**Dataset rows:**

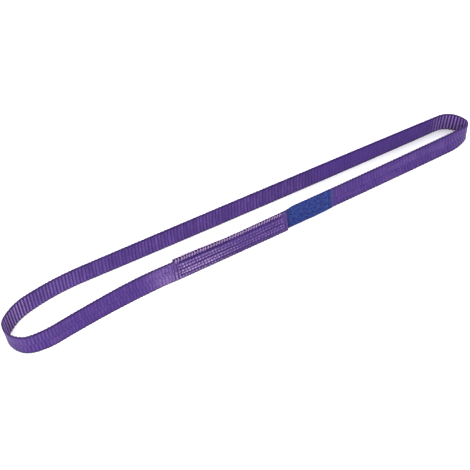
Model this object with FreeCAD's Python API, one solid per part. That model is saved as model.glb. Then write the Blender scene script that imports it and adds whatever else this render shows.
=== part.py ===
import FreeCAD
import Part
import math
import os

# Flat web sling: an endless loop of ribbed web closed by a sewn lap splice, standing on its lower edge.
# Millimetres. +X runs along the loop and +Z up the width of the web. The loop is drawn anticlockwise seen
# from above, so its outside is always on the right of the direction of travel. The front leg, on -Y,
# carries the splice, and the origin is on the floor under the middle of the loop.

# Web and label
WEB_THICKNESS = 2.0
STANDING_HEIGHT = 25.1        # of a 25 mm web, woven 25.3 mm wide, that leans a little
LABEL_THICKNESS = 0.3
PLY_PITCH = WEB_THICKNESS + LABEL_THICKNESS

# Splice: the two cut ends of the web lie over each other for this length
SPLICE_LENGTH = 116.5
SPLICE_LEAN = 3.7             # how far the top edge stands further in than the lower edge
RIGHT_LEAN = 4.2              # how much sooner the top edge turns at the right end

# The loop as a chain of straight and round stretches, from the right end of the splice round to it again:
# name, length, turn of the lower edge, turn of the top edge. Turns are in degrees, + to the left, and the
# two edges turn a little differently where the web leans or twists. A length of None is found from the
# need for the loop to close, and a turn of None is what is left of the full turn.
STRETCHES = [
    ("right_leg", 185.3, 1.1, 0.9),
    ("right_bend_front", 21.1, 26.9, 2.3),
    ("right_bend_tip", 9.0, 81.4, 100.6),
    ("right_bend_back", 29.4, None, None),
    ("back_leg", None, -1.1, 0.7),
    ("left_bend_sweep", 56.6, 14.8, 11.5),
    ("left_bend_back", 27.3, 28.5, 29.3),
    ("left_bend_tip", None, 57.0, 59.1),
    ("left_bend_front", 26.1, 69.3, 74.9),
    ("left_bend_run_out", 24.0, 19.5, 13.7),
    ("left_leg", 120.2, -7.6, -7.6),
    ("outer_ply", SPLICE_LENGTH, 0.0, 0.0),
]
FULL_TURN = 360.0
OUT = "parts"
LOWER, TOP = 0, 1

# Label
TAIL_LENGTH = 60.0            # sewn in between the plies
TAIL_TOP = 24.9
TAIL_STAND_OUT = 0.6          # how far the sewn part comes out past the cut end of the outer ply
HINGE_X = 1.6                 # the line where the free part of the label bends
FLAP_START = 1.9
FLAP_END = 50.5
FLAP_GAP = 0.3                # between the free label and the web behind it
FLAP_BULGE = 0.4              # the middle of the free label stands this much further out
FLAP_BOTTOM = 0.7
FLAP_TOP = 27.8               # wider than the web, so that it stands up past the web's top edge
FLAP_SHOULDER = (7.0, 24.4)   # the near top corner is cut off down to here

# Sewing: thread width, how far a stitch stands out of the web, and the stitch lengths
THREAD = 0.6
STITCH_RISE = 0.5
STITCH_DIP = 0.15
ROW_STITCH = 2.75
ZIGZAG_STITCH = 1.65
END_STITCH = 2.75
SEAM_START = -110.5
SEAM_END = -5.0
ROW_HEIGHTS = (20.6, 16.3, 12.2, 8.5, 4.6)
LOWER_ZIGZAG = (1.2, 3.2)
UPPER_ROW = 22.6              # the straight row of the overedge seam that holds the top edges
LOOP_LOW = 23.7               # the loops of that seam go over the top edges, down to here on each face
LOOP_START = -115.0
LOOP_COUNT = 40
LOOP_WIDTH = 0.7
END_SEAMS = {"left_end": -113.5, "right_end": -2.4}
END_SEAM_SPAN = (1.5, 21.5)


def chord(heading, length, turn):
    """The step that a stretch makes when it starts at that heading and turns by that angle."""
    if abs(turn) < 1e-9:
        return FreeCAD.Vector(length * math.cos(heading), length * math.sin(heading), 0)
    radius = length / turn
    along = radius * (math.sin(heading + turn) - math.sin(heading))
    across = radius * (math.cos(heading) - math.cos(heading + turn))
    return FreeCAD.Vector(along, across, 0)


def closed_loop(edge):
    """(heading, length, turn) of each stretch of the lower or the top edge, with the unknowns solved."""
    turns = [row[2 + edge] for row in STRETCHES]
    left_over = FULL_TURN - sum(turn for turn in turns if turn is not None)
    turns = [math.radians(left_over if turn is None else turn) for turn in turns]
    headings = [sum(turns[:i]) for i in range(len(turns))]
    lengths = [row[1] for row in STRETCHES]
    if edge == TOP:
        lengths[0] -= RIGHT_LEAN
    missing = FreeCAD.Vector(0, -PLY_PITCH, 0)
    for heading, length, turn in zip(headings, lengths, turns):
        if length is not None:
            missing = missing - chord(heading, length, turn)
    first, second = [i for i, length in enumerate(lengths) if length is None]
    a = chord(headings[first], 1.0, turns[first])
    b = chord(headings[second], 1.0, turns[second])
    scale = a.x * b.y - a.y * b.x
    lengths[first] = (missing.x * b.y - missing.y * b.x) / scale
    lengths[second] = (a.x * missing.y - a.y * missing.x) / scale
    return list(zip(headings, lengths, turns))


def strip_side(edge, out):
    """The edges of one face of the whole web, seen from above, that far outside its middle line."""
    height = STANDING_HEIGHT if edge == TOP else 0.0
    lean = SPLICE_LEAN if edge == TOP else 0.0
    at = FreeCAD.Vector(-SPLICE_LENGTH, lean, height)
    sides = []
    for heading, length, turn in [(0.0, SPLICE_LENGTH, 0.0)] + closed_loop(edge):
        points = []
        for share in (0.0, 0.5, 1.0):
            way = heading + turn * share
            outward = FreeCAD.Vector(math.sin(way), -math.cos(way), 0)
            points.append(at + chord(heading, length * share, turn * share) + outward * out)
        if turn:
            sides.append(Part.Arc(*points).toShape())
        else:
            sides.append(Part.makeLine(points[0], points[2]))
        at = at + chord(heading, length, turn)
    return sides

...

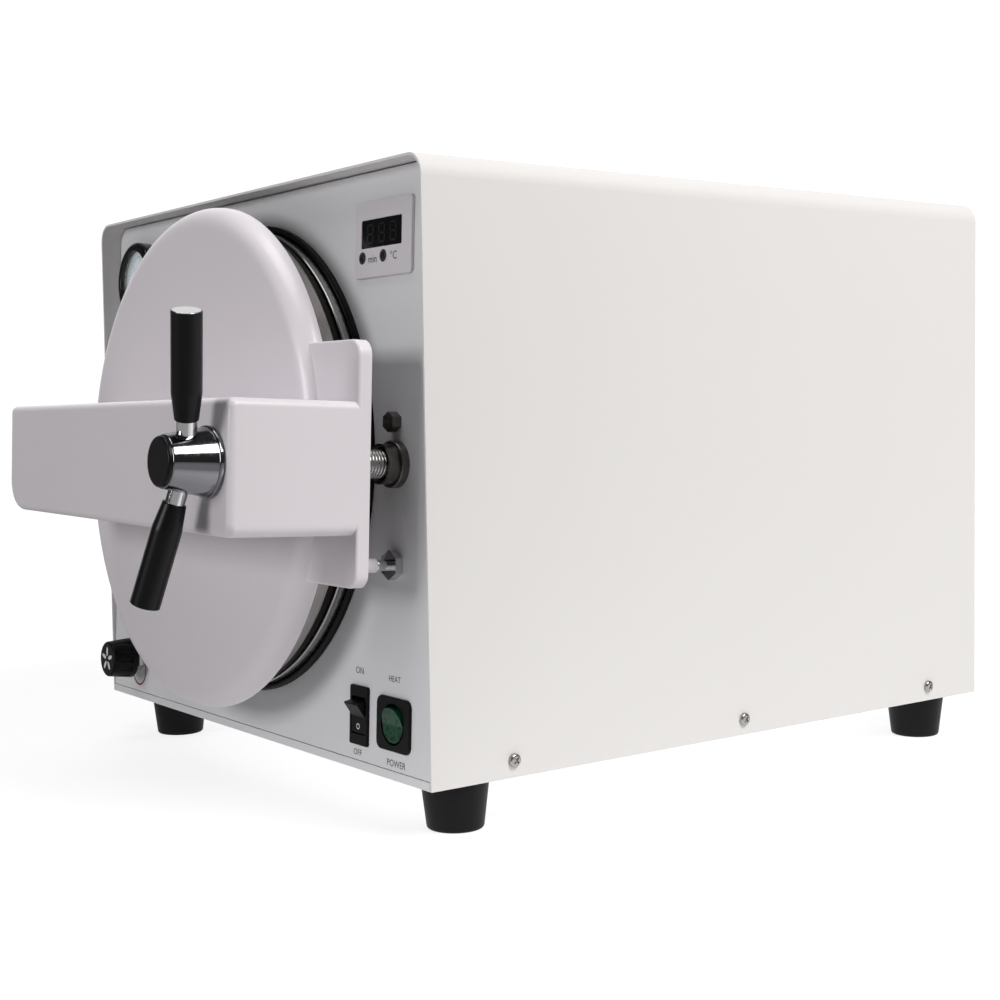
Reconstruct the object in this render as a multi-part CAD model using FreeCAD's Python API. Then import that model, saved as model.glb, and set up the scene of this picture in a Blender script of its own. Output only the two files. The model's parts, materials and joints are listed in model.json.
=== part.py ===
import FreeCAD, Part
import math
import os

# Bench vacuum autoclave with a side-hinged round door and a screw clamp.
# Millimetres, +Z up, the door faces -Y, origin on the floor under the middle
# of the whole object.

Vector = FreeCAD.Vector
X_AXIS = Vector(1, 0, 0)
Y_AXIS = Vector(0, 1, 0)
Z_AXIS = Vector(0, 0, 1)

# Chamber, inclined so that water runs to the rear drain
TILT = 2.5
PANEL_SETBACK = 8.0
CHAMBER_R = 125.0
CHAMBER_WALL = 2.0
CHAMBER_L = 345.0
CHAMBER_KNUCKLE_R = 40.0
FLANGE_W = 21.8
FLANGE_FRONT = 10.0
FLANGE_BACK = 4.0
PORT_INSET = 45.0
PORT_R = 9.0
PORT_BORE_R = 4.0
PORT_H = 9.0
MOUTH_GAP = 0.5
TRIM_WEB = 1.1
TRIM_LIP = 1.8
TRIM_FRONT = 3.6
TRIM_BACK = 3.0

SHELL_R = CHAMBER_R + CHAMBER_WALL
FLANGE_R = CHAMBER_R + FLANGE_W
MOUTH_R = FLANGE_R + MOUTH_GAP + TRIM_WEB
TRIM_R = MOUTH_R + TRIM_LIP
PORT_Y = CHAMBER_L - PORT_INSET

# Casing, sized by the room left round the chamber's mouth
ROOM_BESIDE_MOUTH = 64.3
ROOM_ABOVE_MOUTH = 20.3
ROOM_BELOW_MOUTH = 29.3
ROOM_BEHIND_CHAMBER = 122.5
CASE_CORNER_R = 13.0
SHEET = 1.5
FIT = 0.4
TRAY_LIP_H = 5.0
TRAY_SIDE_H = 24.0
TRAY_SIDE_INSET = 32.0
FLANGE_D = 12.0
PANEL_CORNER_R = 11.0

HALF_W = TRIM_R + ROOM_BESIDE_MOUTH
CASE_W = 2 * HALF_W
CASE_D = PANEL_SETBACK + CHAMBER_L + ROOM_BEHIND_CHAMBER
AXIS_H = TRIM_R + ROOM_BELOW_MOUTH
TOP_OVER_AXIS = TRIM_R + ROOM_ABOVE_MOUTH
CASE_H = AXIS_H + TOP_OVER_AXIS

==

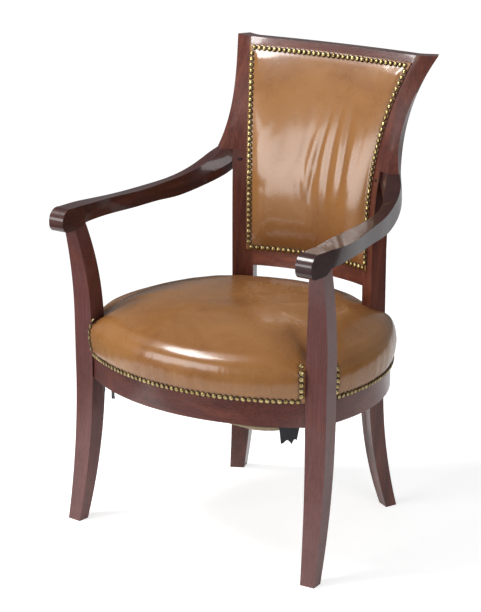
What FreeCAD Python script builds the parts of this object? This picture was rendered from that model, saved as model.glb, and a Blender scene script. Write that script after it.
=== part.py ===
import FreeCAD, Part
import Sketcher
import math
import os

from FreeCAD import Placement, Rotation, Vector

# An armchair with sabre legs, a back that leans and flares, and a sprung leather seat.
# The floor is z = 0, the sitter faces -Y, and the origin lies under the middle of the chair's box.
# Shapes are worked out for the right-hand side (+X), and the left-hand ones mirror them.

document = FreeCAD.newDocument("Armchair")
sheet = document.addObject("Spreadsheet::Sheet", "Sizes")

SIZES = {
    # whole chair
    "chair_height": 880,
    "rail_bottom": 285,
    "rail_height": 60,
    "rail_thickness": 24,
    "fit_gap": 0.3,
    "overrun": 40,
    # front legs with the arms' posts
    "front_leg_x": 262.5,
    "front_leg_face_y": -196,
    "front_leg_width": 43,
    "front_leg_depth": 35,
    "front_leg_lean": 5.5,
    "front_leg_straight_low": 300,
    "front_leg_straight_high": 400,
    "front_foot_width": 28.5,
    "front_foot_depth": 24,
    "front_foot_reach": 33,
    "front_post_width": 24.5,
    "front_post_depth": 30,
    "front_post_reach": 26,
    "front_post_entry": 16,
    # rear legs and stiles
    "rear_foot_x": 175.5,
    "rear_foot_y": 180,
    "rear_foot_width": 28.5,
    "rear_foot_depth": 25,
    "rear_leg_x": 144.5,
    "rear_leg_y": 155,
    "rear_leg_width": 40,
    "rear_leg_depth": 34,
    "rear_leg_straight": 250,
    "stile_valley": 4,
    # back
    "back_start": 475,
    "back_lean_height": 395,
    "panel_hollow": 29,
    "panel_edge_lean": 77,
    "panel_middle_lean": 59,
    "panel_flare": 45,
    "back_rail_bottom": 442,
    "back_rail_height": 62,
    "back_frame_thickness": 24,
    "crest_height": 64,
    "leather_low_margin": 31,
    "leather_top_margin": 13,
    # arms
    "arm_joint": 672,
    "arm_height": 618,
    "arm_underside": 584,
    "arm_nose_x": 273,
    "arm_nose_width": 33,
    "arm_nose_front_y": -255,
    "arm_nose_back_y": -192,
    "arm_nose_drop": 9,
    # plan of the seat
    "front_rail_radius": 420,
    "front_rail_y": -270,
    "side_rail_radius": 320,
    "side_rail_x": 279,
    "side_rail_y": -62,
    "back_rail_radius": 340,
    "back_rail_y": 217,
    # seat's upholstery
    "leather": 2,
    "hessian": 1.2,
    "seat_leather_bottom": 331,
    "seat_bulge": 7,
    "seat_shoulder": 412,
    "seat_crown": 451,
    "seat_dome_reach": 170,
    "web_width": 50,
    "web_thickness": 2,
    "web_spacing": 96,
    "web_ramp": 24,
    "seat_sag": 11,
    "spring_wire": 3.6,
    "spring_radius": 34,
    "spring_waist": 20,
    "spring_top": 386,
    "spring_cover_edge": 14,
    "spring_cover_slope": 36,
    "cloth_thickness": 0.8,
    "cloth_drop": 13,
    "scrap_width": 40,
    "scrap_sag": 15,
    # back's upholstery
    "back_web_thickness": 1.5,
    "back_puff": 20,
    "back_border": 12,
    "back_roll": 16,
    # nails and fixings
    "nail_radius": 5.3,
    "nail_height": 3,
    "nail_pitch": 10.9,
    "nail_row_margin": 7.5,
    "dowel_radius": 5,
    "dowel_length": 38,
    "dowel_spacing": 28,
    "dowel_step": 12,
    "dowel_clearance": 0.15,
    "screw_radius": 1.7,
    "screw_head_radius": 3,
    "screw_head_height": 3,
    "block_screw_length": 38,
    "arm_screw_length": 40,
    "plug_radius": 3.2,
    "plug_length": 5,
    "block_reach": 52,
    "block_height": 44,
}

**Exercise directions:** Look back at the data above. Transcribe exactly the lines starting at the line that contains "What FreeCAD Python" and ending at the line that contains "from FreeCAD import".

**Task solution:**
What FreeCAD Python script builds the parts of this object? This picture was rendered from that model, saved as model.glb, and a Blender scene script. Write that script after it.
=== part.py ===
import FreeCAD, Part
import Sketcher
import math
import os

from FreeCAD import Placement, Rotation, Vector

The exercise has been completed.